The problem with the ‘satisfies’ keyword is a parser without support would not even know this is part of the type language. New ‘skippable’ syntax would have to be introduced as ‘as satisfies’ or similar, triggering the type-syntax parsing mode.
I understand that you can define a restricted grammar that will stay parseable, as the embedded language would have to adapt to those rules. But that doesn't solve the question, as Typescript already has existing rules which overlap with JS syntax. The GP comment was:
> For example, the `as` keyword for casts has existed for a long time, and type stripping could strip everything after the `as` keyword with a minimal grammar.
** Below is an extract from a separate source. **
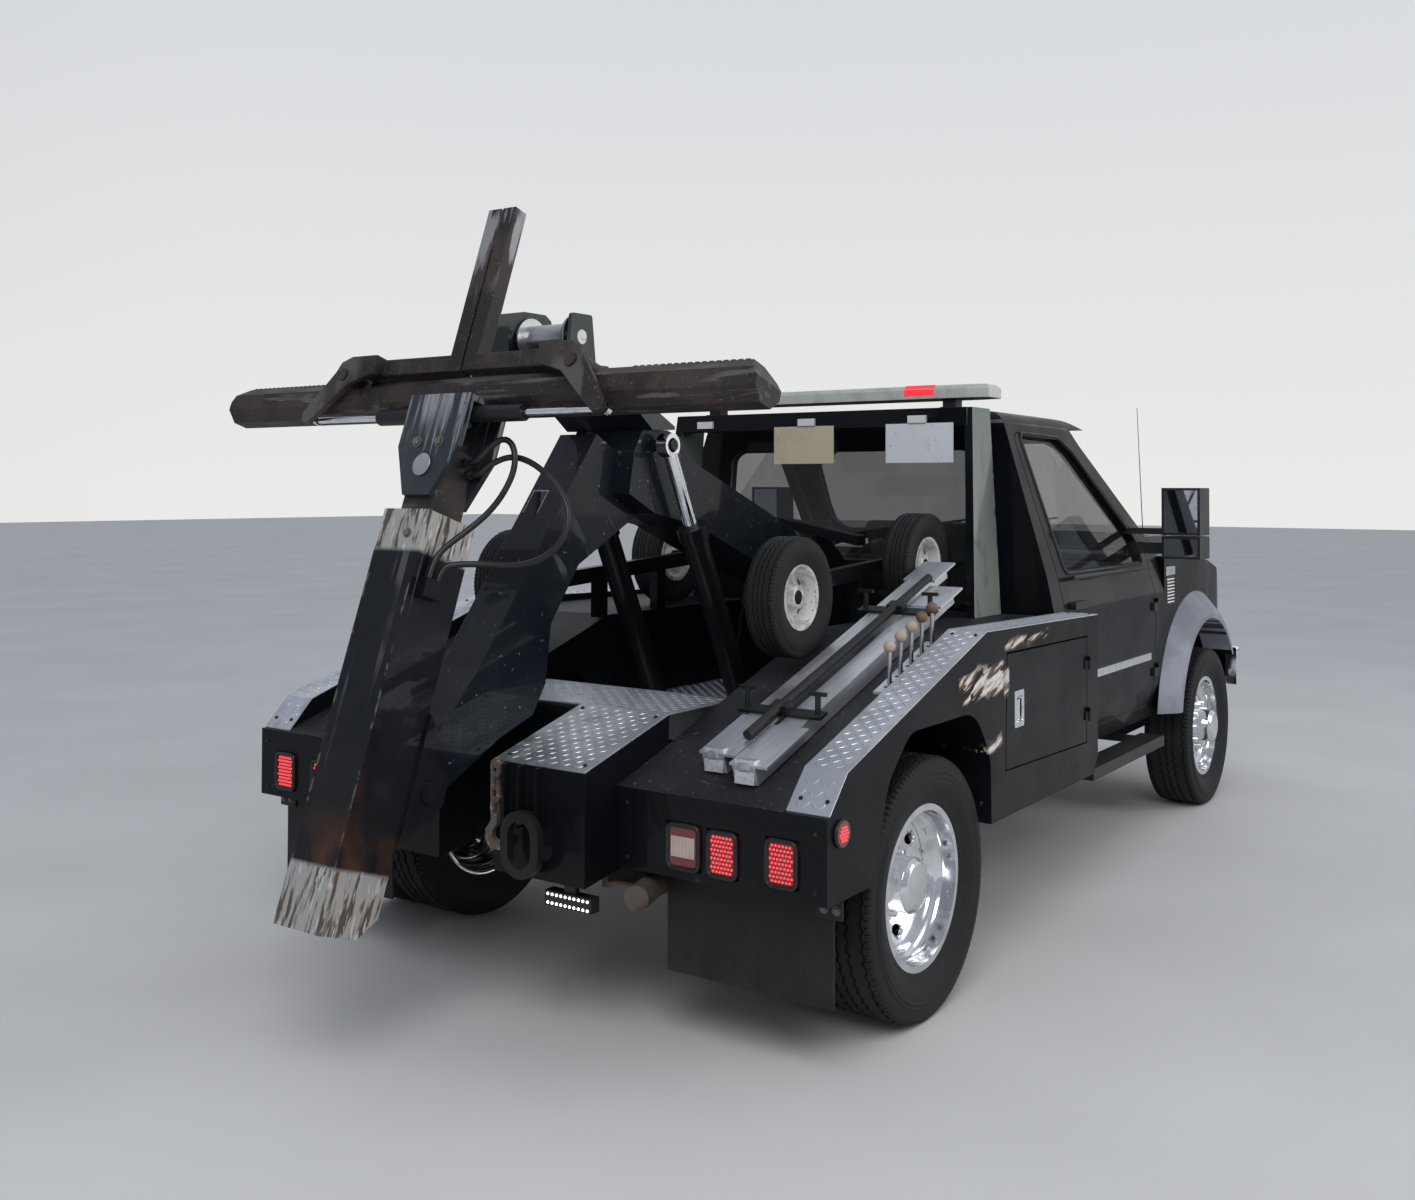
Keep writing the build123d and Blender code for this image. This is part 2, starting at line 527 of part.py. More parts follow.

My question is: what would a grammar like this look like in this specific case?
It can’t strip what’s after the as keyword without an up-to-date TS grammar, because `as` is an expression. The parser needs to know how to parse type expressions in order to know when the RHS of the `as` expression ends.
Let’s say that typescript adds a new type operator “wobble T”. What does this desugar to?
x as wobble
T
Without knowing about the new wobble syntax this would be parsed as `x as wobble; T` and desugar to `x; T`
With the new wobble syntax it would be parsed as `x as (wobble T);` according to JS semicolon insertion rules because the expression wobble is incomplete, and desugar to `x`
The “as” expression is not valid JavaScript anyway, so the default rule for implicit semicolon does not apply. A grammer for type expressions could define if and how semicolons should be inserted.
TypeScript already has such type operators though. For example:
type T = keyof
{
a: null,
b: null
}
Here T is “a”|”b”, no automatic semicolon is inserted after `keyof`. While I don’t personally write code like this, I’m sure that someone does. It’s perfectly within the rules, after all.
While it’s true that TS doesn’t have to follow JS rules for semicolon insertion in type expressions, it always has done, and probably always should do.
This is just the default. Automatic semicolon insertion only happen in specific well-defined cases, for example after the “return” keyword or when an invalid expression can be made valid by semicolon insertion. Neither applies here.